Jamais la prévention des infections sexuellement transmissibles n'a été aussi accessible en France. Pourtant, ce sont les moins de 25 ans qui enregistrent aujourd'hui la progression la plus inquiétante des IST.
Le bilan 2024 de Santé publique France ne laisse guère de place au doute. Avec environ 61 100 diagnostics de chlamydia, 25 800 cas de gonorrhée et près de 6 500 infections à la syphilis, les IST progressent de manière continue. Les jeunes de 15 à 25 ans constituent le groupe le plus touché, particulièrement les femmes pour la chlamydia. Du côté du VIH, les 8,5 millions de sérologies réalisées ont permis d'identifier 5 100 nouvelles découvertes de séropositivité. Mais un chiffre préoccupe durablement les spécialistes : environ 43 % de ces diagnostics interviennent à un stade tardif, révélant que beaucoup ignorent longtemps leur infection.
Si cette visibilité accrue s'explique en partie par l'amélioration du dépistage, l'ampleur des diagnostics traduit malgré tout une progression bien réelle des contaminations chez les jeunes.

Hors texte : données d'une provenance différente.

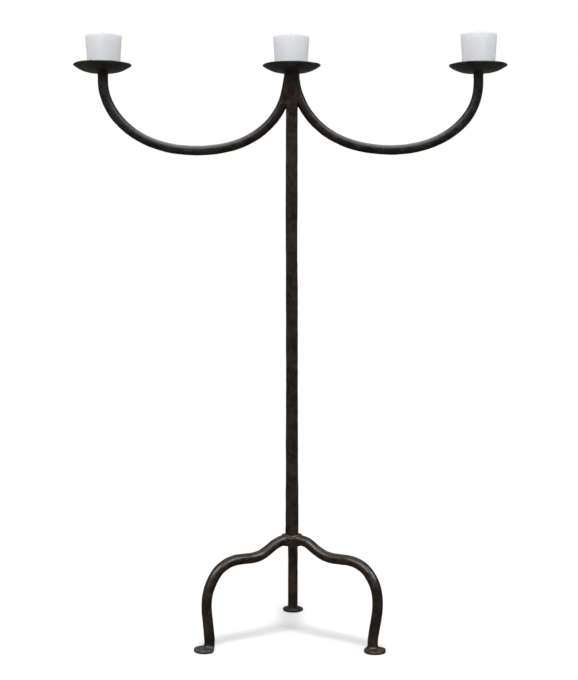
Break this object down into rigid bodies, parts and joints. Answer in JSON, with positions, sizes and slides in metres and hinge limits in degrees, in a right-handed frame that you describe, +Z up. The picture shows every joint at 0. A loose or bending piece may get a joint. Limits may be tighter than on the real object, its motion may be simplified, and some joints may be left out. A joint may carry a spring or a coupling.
{
  "type": "candelabrum",
  "caption": "Forged iron floor candelabrum: square stem on a tripod of arched legs, with swept arms and dished pans that hold tapered pillar candles.",
  "frame": {"origin": "on the floor, at the middle of the overall bounding box seen from above", "axes": "+Z up along the stem, +X along the arms towards the right-hand candle, -Y the front, between the two front legs"},
  "size_m": [0.8178, 0.3252, 1.1588],
  "materials": {
    "iron": "forged black-brown, hammered and waxed, satin",
    "pan_iron": "forged sheet, near black, satin",
    "wax": "smooth white candle wax, softly translucent",
    "wick": "braided unburnt cotton"
  },
  "bodies": {
    "stand": {"stem": "iron", "arm_left": "iron", "arm_right": "iron", "leg_left": "iron", "leg_right": "iron", "leg_rear": "iron", "pan_left": "pan_iron", "pan_center": "pan_iron", "pan_right": "pan_iron", "pricket_left": "pan_iron", "pricket_center": "pan_iron", "pricket_right": "pan_iron"},
    "candle_left": {"candle_left": "wax", "wick_left": "wick"},
    "candle_center": {"candle_center": "wax", "wick_center": "wick"},
    "candle_right": {"candle_right": "wax", "wick_right": "wick"}
  },
  "joints": [
    {"name": "candle_left_lift", "type": "slide", "parent": "stand", "child": "candle_left", "axis": [0, 0, 1], "range_m": [0, 0.08]},
    {"name": "candle_center_lift", "type": "slide", "parent": "stand", "child": "candle_center", "axis": [0, 0, 1], "range_m": [0, 0.08]},
    {"name": "candle_right_lift", "type": "slide", "parent": "stand", "child": "candle_right", "axis": [0, 0, 1], "range_m": [0, 0.08]}
  ]
}
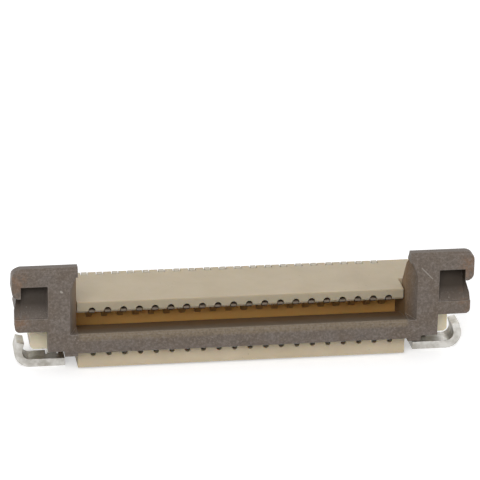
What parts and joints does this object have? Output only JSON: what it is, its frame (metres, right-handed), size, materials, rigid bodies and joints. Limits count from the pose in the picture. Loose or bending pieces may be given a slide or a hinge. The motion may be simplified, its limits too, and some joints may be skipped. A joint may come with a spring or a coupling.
{
  "type": "flat flexible cable connector",
  "caption": "Right-angle surface-mount connector for flat flexible cable, with a pull-out slider, stamped contacts and two solder nails.",
  "frame": {"origin": "on the circuit board's surface, in the middle of the connector's outline with the slider pulled out", "axes": "+X along the row of contacts, +Y the way the cable goes in, +Z away from the board"},
  "size_m": [0.0292, 0.0072, 0.0072],
  "materials": {
    "housing_nylon": "moulded natural nylon, slightly translucent",
    "slider_resin": "moulded grey-brown glass-filled resin",
    "contact_tin": "tin-plated stamped copper alloy",
    "nail_tin": "tin-plated strip"
  },
  "bodies": {
    "base": {"housing": "housing_nylon", "solder_nail_left": "nail_tin", "solder_nail_right": "nail_tin", "contact_01": "contact_tin", "contact_02": "contact_tin", "contact_03": "contact_tin", "contact_04": "contact_tin", "contact_05": "contact_tin", "contact_06": "contact_tin", "contact_07": "contact_tin", "contact_08": "contact_tin", "contact_09": "contact_tin", "contact_10": "contact_tin", "contact_11": "contact_tin", "contact_12": "contact_tin", "contact_13": "contact_tin", "contact_14": "contact_tin", "contact_15": "contact_tin", "contact_16": "contact_tin", "contact_17": "contact_tin", "contact_18": "contact_tin", "contact_19": "contact_tin", "contact_20": "contact_tin"},
    "slider": {"slider": "slider_resin"}
  },
  "joints": [
    {"name": "slider_travel", "type": "slide", "parent": "base", "child": "slider", "axis": [0, 1, 0], "range_m": [0, 0.0009]}
  ]
}
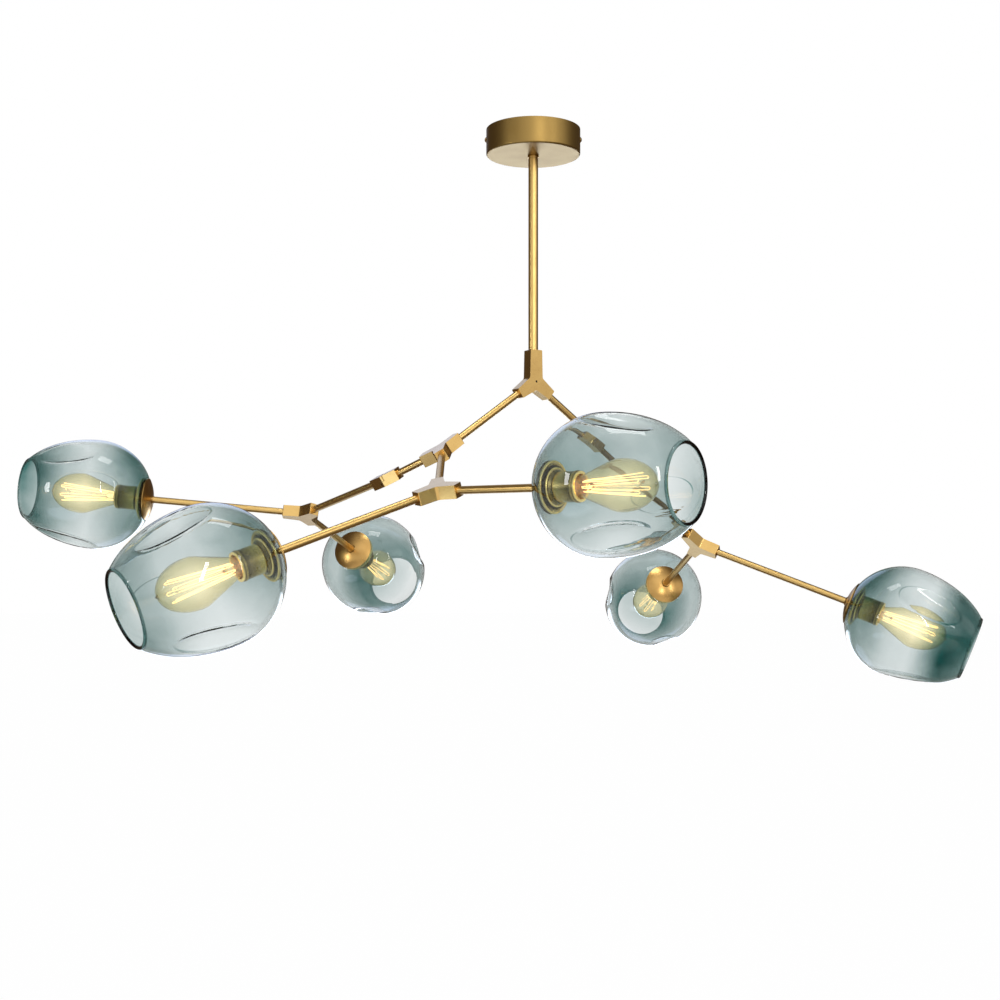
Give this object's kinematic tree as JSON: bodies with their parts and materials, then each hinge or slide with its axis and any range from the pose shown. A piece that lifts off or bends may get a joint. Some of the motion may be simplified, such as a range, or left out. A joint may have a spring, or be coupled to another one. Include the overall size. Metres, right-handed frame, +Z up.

Une prévention disponible mais pas toujours adoptée
Sur le terrain, l'arsenal préventif semble pourtant complet : préservatifs gratuits en pharmacie, tests accessibles sans ordonnance, centres de dépistage anonymes, campagnes universitaires et même influenceurs qui abordent la sexualité sans tabou. Alors, où se situe la faille ? L'accès ne garantit pas l'usage. Une étude publiée en 2025 par Sida Info Service révèle que 79 % des jeunes de moins de 25 ans ayant contacté la plateforme au sujet d'une IST n'avaient pas utilisé de préservatif lors du rapport en cause.
La prévention institutionnelle peine également à s'inscrire dans les pratiques quotidiennes d'une jeunesse aux codes mouvants. Les messages arrivent parfois trop tard ou paraissent déconnectés des réalités vécues : applications de rencontres, sexualité numérique, contexte festif. Pour beaucoup de jeunes adultes, le VIH n'évoque plus le spectre terrifiant des années 80 et 90. Les traitements efficaces, le message “Indétectable = Intransmissible” et l'absence de témoignages directs dans leur entourage ont transformé cette infection en chapitre d'histoire presque théorique. Ce progrès médical indéniable s'accompagne d'un effet pervers : une menace qui ne se voit plus s'érode dans les consciences. Le VIH devient abstrait alors que les contaminations persistent et que les diagnostics tardifs demeurent un véritable problème de santé publique.
Une sexualité spontanée à l'ère du numérique
La manière d'entrer dans la sexualité a profondément changé. Les rencontres transitent désormais par des applications, des messages privés, des algorithmes qui rapprochent les corps avant même la première conversation. Cette fluidité s'accompagne d'une forme d'urgence du moment, d'une impulsion qui relègue souvent le préservatif au second plan. La sexualité des jeunes se caractérise aussi par sa précocité, sa diversité et sa multiplicité de situations : colocation, soirée, chez quelqu'un rencontré quelques heures plus tôt. Autant de contextes où l'organisation cède la place à l'improvisation, et où le préservatif perd son statut de réflexe automatique.
Construire une culture durable de la santé sexuelle
L'éducation sexuelle en France ressemble trop souvent à un rendez-vous annuel, parfois mal assuré, parfois survolé. Une véritable prévention nécessite pourtant une culture continue : connaître les risques, savoir comment, où et quand se faire dépister, oser demander un test.
La santé sexuelle devrait être vécue comme une compétence sociale, pas comme un devoir ponctuel. Les jeunes ont besoin d'outils, de mots et d'espaces sûrs pour poser leurs questions, de repères dans un univers où tout va très vite. Entre accessibilité théorique et adoption pratique, c'est toute une culture de la prévention qu'il reste à construire, au plus près des réalités d'une génération connectée, spontanée et insuffisamment protégée.